The new Split's surroundings were then populated by Slav tribes. During long time of period they have been mixing with town's population and brought a new strange culture. The town itself became a medieval cultural center influenced by both old Roman and new Slavic culture. All along Middle ages Split is a center of Croatian culture. Many greatest Croatian artists were born and worked there, among others Marko Marulic, "the father of Croatian literature".

Below: Midevial detail from the town.


Modern period

Because of the mixed population, the town often changed its masters: Byzantium empire, the Venice republic or the Croatian kingdom. After 350 years long period of Venetian rule, which was characterized by Ottoman attacks and several plague epidemics, Split was for the short time ruled by Napoleon. From 1814 it is finally a part of the Austrian empire and consequently a part of the Croatian province of Dalmatia. From 1882, the municipal corporation was transferred to Croatian hands and so remains ever since, with an exception during the Second World War.

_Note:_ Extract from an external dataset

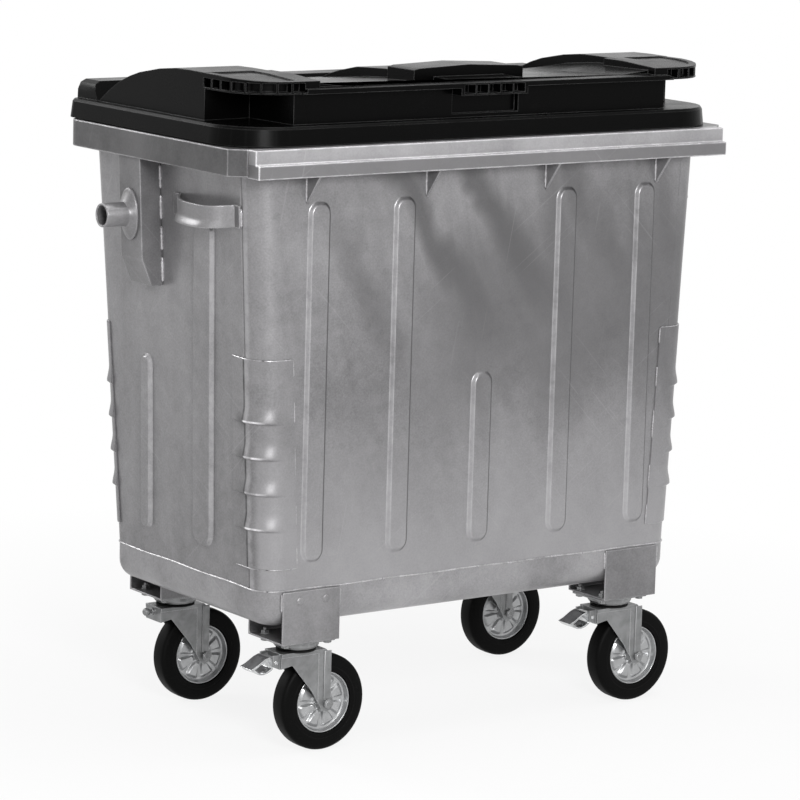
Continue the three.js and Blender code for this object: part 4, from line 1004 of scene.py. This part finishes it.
def tyre_profile(_turn):
    """Flat sides with a moulded line, round shoulders, and a slightly crowned tread."""
    shoulder = arc(WHEEL_RADIUS - 0.0095, TYRE_HALF - 0.0105, 0.0092, 75, 10, 6)
    side = [(SEAT_RADIUS, TYRE_HALF - 0.0035), (SEAT_RADIUS + 0.0012, TYRE_HALF - 0.0008)]
    side += [(SEAT_RADIUS + 0.006, TYRE_HALF), (SEAT_RADIUS + 0.0095, TYRE_HALF)]
    side += [(SEAT_RADIUS + 0.0103, TYRE_HALF - 0.0007)]
    side += [(SEAT_RADIUS + 0.0111, TYRE_HALF), (WHEEL_RADIUS - 0.0115, TYRE_HALF - 0.0006)]
    half = side + shoulder + [(WHEEL_RADIUS - 0.0002, 0.006), (WHEEL_RADIUS, 0.0015)]
    return half + [(r, -y) for r, y in reversed(half)]


def disc_profile(turn):
    """Hub, web with a raised rib, flare and rolled lip, on both faces."""
    phase = (turn / (2 * math.pi) * DISC_RIBS) % 1.0
    rib = smooth((0.5 - abs(phase - 0.5)) / 0.16 - 0.55)
    half = [(0.0072, 0.026), (0.0125, 0.026), (0.0138, 0.0247), (0.0142, 0.0205)]
    for k in range(13):
        r = mix(WEB_START, WEB_END, k / 12)
        lift = rib * smooth((r - WEB_START) / 0.006) * smooth((WEB_END - r) / 0.006)
        base = 0.0125 - 0.0055 * smooth((r - WEB_START) / 0.012)
        half.append((r, base + lift * (0.0070 - 0.0025 * (r - WEB_START) / (WEB_END - WEB_START))))
    half += [(0.0575, 0.0085), (0.0595, 0.0125), (0.0605, 0.0170)]
    half += [(0.0611, 0.0190), (0.0622, 0.0195), (0.0632, 0.0190), (0.0634, 0.0175)]
    return half + [(r, -y) for r, y in reversed(half)]


for end, side in CORNERS:
    low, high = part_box(f"tyre_{end}_{side}")
    centre = Vector(((low.x + high.x) / 2, (low.y + high.y) / 2, WHEEL_RADIUS))
    bm = bmesh.new()
    turned(bm, tyre_profile, centre, TYRE_STEPS)
    stand_in(f"tyre_{end}_{side}", bm, 30)
    bm = bmesh.new()
    turned(bm, disc_profile, centre, DISC_STEPS)
    stand_in(f"wheel_rim_{end}_{side}", bm, 28)

# ---- Castor bolts and seals ----
BOLT_X, BOLT_Y, BOLT_HALF, THREAD_END = 0.050, 0.038, 0.0075, 0.004
SHELF_THICK, HEAD_HEIGHT, FORK_DROP = 0.004, 0.0055, 0.026


def hexagon(bm, centre, axis, half, height, turn):
    """A hexagonal nut or bolt head with a chamfered outer face."""
    corner = half / math.cos(math.pi / 6)
    levels = ((corner, 0.0), (corner, height * 0.82), (corner * 0.86, height))
    rings = [circle(centre + axis * t, axis, r, 6, turn) for r, t in levels]
    skin_loops(bm, [[bm.verts.new(spot) for spot in ring] for ring in rings])


def bolt(bm, centre, axis, half, turn):
    """Washer, hexagon and the rounded end of the thread."""
    lathe(bm, [(0, 0.0001), (half * 1.35, 0.0001), (half * 1.35, 0.0011), (0, 0.0011)], centre, axis, 24)
    hexagon(bm, centre + axis * 0.0012, axis, half, half * 0.85, turn)
    top = 0.0012 + half * 0.85
    r = half * 0.55
    tip = top + THREAD_END
    thread = [(0, top - 0.001), (r, top - 0.001), (r, tip), (r * 0.8, tip + 0.0008), (0, tip + 0.001)]
    lathe(bm, thread, centre, axis, 16)


DOWN, UP = Vector((0, 0, -1)), Vector((0, 0, 1))
rng = random.Random(4)
for end, side in CORNERS:
    low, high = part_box(f"castor_head_{end}_{side}")
    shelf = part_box(f"castor_bracket_{end}_{side}")[0].z
    middle = (low + high) / 2
    bm = bmesh.new()
    for sx in (-1, 1):
        for sy in (-1, 1):
            spot = Vector((middle.x + sx * BOLT_X, middle.y + sy * BOLT_Y, shelf))
            turn = rng.uniform(0, 1)
            bolt(bm, spot + UP * SHELF_THICK, UP, BOLT_HALF, turn)
            hexagon(bm, spot + DOWN * HEAD_HEIGHT, DOWN, BOLT_HALF, HEAD_HEIGHT, turn)
    add_object(f"castor_bolts_{end}_{side}", bm, SLOT_MATERIALS["zinc_castor"], TUB_BODY, 25)
    fork = f"castor_fork_{end}_{side}"
    fork_top = high.z - FORK_DROP
    bm = bmesh.new()
    seal = [(0, -0.0002), (0.040, -0.0002), (0.0405, 0.0002), (0.0405, 0.0032), (0.040, 0.0035), (0, 0.0035)]
    lathe(bm, seal, Vector((middle.x, middle.y, fork_top + 0.0003)), UP, 48)
    add_object(f"castor_seal_{end}_{side}", bm, seam_dark, body_of[fork], 30)

# ---- The folded band down each fork leg, and the pimples pressed in the front left bracket ----
FORK_HALF, BAND_HALF, BAND_RISE = 0.031, 0.0085, 0.0026


def fork_bands(end, side):
    fork = f"castor_fork_{end}_{side}"
    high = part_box(fork)[1]
    wheel_low, wheel_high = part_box(f"tyre_{end}_{side}")
    x, middle = (wheel_low.x + wheel_high.x) / 2, (wheel_low.y + wheel_high.y) / 2
    bm = bmesh.new()
    for sign in (-1, 1):
        top, foot = high.z - 0.004, WHEEL_RADIUS + 0.013
        outline = [(-BAND_HALF, top), (BAND_HALF, top)]
        outline += [(a, foot + b) for a, b in arc(0, 0, BAND_HALF, 0, -180, 10)]
        levels = ((0.0, 0.0), (0.0, BAND_RISE * 0.6), (0.0008, BAND_RISE * 0.9), (0.0022, BAND_RISE))
        rings = []
        for inset, rise in levels:
            ring = []
            for a, z in outline:
                scale = 1 - inset / BAND_HALF
                y = middle + sign * (FORK_HALF + rise - 0.0001)
                ring.append(bm.verts.new((x + a * scale, y, z - (inset if z == top else 0))))
            rings.append(ring)
        skin_loops(bm, rings)
    material = SLOT_MATERIALS["zinc_castor"]
    add_object(f"castor_bands_{end}_{side}", bm, material, body_of[fork], 40)


for end, side in CORNERS:
    fork_bands(end, side)

bm = bmesh.new()
plate_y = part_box("castor_bracket_front_left")[0].y
PIMPLE_X, PIMPLE_Z = (-0.438, -0.375), 0.328
DOME = ((0, -0.0002), (0.0078, -0.0002), (0.0074, 0.0006), (0.0060, 0.0016), (0.0035, 0.0022), (0, 0.0024))
for x in PIMPLE_X:
    lathe(bm, DOME, Vector((x, plate_y, PIMPLE_Z)), Vector((0, -1, 0)), 24)
add_object("bracket_pimples", bm, SLOT_MATERIALS["galvanized_plate"], TUB_BODY, 50)

# ---- Welds ----
CHANNEL_EDGES, CHANNEL_LOW_Z, CHANNEL_TOP_Z, CHANNEL_WELDS = (0.0448, 0.1272), 0.925, 1.178, 4
GUARD_WELDS = ((0.0, 0.10), (0.18, 0.30), (0.44, 0.58), (0.70, 0.80), (0.92, 1.0))
WELD_OUT, END_WELD_OUT = 0.0012, 0.0006


def side_line(sign, y, heights):
    """Points up a leaning side of the tub."""
    return [Vector((sign * (tub_half(z) + WELD_OUT), y, z)) for z in heights]


def guard_edge(end, side, z):
    """The line of a guard's upper or lower edge."""
    return [guard_point(end, side, z, kind, value, WELD_OUT) for kind, value, _ in guard_path(end)]


bm = bmesh.new()
weld_bead(bm, plan(-0.0004, WELD_Z + GAP / 2), 0.0019, 0.0035, 3, closed=True)
for sign in (-1, 1):
    for k, y in enumerate(CHANNEL_EDGES):
        for i in range(CHANNEL_WELDS):
            shares = ((i + 0.08) / CHANNEL_WELDS, (i + 0.86) / CHANNEL_WELDS)
            heights = [mix(CHANNEL_LOW_Z, CHANNEL_TOP_Z, t) for t in shares]
            weld_bead(bm, side_line(sign, y, heights), 0.0030, 0.0038, 10 * k + i)
add_object("welds_tub", bm, weld_zinc, TUB_BODY, 50)

bm = bmesh.new()
for end, side in CORNERS:
    weld_bead(bm, guard_edge(end, side, GUARD_TOP + 0.0008), 0.0015, 0.0035, 21)
    weld_bead(bm, guard_edge(end, side, GUARD_LOW - 0.0008), 0.0015, 0.0035, 22)
    aside = Vector((-SIDE_SIGN[side] * 0.0008, 0, 0))
    for i, shares in enumerate(GUARD_WELDS):
        path = [guard_edge(end, side, mix(GUARD_LOW, GUARD_TOP, t))[-1] + aside for t in shares]
        weld_bead(bm, path, 0.0016, 0.0035, 30 + i)
add_object("welds_guards", bm, weld_zinc, TUB_BODY, 50)

bm = bmesh.new()
for end, side in CORNERS:
    low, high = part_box(f"castor_bracket_{end}_{side}")
    y = FRONT_Y - END_WELD_OUT if end == "front" else REAR_LOW + END_WELD_OUT
    for x, seed in ((low.x - 0.001, 41), (high.x + 0.001, 42)):
        path = [Vector((x, y, z)) for z in (high.z - 0.003, TRAY_Z + 0.036)]
        weld_bead(bm, path, 0.0026, 0.0035, seed)
for node in nodes:
    if node.startswith("comb_gusset"):
        low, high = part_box(node)
        for x, seed in ((low.x - 0.0004, 51), (high.x + 0.0004, 52)):
            path = [Vector((x, FRONT_Y - END_WELD_OUT, z)) for z in (low.z + 0.004, high.z - 0.004)]
            weld_bead(bm, path, 0.0022, 0.0034, seed)
    if node.startswith("side_handle"):
        low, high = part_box(node)
        sign = math.copysign(1, low.x)
        for y, seed in ((low.y - 0.001, 61), (high.y + 0.001, 62)):
            path = side_line(sign, y, (low.z + 0.006, high.z - 0.006))
            weld_bead(bm, path, 0.0028, 0.0036, seed)
add_object("welds_fittings", bm, weld_zinc, TUB_BODY, 50)


# ---- Floor, backdrop and light ----
FLOOR_REACH, FLOOR_STEPS, FLOOR_Z = 14.0, 28, -0.0005
FADE_START, FADE_END, FADE_LOW = 0.85, 2.1, 0.86


def make_floor():
    """A pale floor that keeps the object's shadow and turns into the white backdrop further out."""
    bm = bmesh.new()
    places = [FLOOR_REACH * (2 * i / FLOOR_STEPS - 1) for i in range(FLOOR_STEPS + 1)]
    grid = [[bm.verts.new((x, y, FLOOR_Z)) for y in places] for x in places]
    for i in range(FLOOR_STEPS):
        for j in range(FLOOR_STEPS):
            bm.faces.new((grid[i][j], grid[i + 1][j], grid[i + 1][j + 1], grid[i][j + 1]))
    mesh = bpy.data.meshes.new("floor")
    bm.to_mesh(mesh)
    bm.free()
    floor = bpy.data.objects.new("floor", mesh)
    scene.collection.objects.link(floor)
    material, make, shader = new_material("floor_pale")
    output = next(n for n in material.node_tree.nodes if n.type == "OUTPUT_MATERIAL")
    cloud = make.noise(make.place(), 3.0, 3.0)
    make.link(make.blend(cloud, grey(0.80), grey(0.84)), shader.inputs["Base Color"])
    shader.inputs["Roughness"].default_value = 0.9
    shader.inputs["Specular IOR Level"].default_value = 0.1
    glow = make.add("ShaderNodeEmission", {"Color": grey(1.0)})
    radius = make.add("ShaderNodeVectorMath", {0: make.place()}, operation="LENGTH").outputs["Value"]
    fade = make.span(radius, FADE_START, FADE_END, FADE_LOW, 1.0)
    mixed = make.add("ShaderNodeMixShader", {0: fade, 1: shader.outputs[0], 2: glow.outputs[0]})
    final = make.add("ShaderNodeMixShader", {0: make.seen(), 1: shader.outputs[0], 2: mixed.outputs[0]})
    make.link(final.outputs[0], output.inputs["Surface"])
    mesh.materials.append(material)


make_floor()

SKY_STRENGTH = 0.34
world = bpy.data.worlds.new("studio")
scene.world = world
world.use_nodes = True
world.node_tree.nodes.clear()
make = Nodes(world.node_tree)
sky = make.add("ShaderNodeBackground", {"Color": grey(1.0), "Strength": SKY_STRENGTH})
white = make.add("ShaderNodeBackground", {"Color": grey(1.0), "Strength": 1.0})
both = make.add("ShaderNodeMixShader", {0: make.seen(), 1: sky.outputs[0], 2: white.outputs[0]})
make.link(both.outputs[0], make.add("ShaderNodeOutputWorld").inputs["Surface"])


def area_light(name, place, aim, size, power):
    data = bpy.data.lights.new(name, "AREA")
    data.shape, data.size, data.energy = "SQUARE", size, power
    light = bpy.data.objects.new(name, data)
    light.location = place
    light.rotation_euler = (Vector(aim) - Vector(place)).to_track_quat("-Z", "Y").to_euler()
    scene.collection.objects.link(light)


area_light("key", (-2.0, -4.5, 2.6), (0, 0, 0.8), 1.4, 190)
area_light("top", (0.3, -0.6, 4.6), (0, 0, 0.6), 2.6, 80)
area_light("back", (-2.8, 4.4, 3.4), (0, 0, 0.8), 2.0, 90)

During all these periods, different styles gave Split a special appearance. Despite styles mix, they coexistent perfectly. From the Roman wall to neoclassic Austrian buildings, everything has found place in this small place of land next to the blue sea and under the Mediterranean sun.


Split today

Position and people

Split has the perfect geographic position. Because of high mountains on the north and numerous, beautiful islands on the south, it is protected from strong winds and high waves. Lying by the sea, it has a very temperate climate, with mild, humid winters and hot arid summers. The vegetation is subtropic.

Split today is the second largest Croatian city and a cultural, educational and administration center with the University. It is also the largest Croatian coastal city and the center of the Dalmatian region. Because of the intersection of different coastal routes and numerous island laying near by, it is the most important passenger port on the Adriatic sea. After it was connected with inland by railroad in 1925, it started to develop into an industrial city. The most important industrial branches are ship-building and cement production. The population is about 200.000 inhabitants.

Split is of course the city of many museums in which the long history of town and surrounding is saved. The center itself is protected by UNESCO charter as the world heritage. Additionally, the near-lying town of Salona is the most important archaeologic location of the later Roman period.

The town of music

One of the worst things that might happen to a man is to be born in Split without any musical talent. The town gave best Croatian composers: Jakov Gotovac wrote the most popular Croatian opera "Ero sa onoga svijeta". Melodies from operettas "Splitski akvarel" i "Mala Floramye", written by composer Ivo Tijardovic describes every street and every corner of the town. In Split was also born Franz von Suppe, one of the most important representatives of the Vienna operetta. Yes, and even the author of this home-page writes a composition from time to time. . . .

So there is no wonder that one of the most important institutions in Split is the Opera house. The Opera choir is traditionally the best professional choir in Croatia. The Split Opera festival was before the war the most important festival of that kind.

Below: Croatian National Theater in Split.


Projects for the future

Megalomanic socialistic development of the city in past times left on Split's appearance many nasty scars. However, the municipal corporation started many projects, which will remove them and turn Split in primarily tourist center and lead in into the 21st century.

The first project is ecological revitalization of Kastela bay. In next five years new-build canalization net will turn Kastela bay back to one of the most beautiful Mediterranean bays. This year also started integral reconstruction of Diocletian's palace, which will last for the next ten years. The specially interesting segment is excavating the cellars of the palace, which were buried during the middle age with the city's garbage. Most of the cellars are already excavated and open for visitors.


Well, isn't this city something? And you have not seen it yet? No?! Well, then, come and wish it happy birthday. Until then, so long!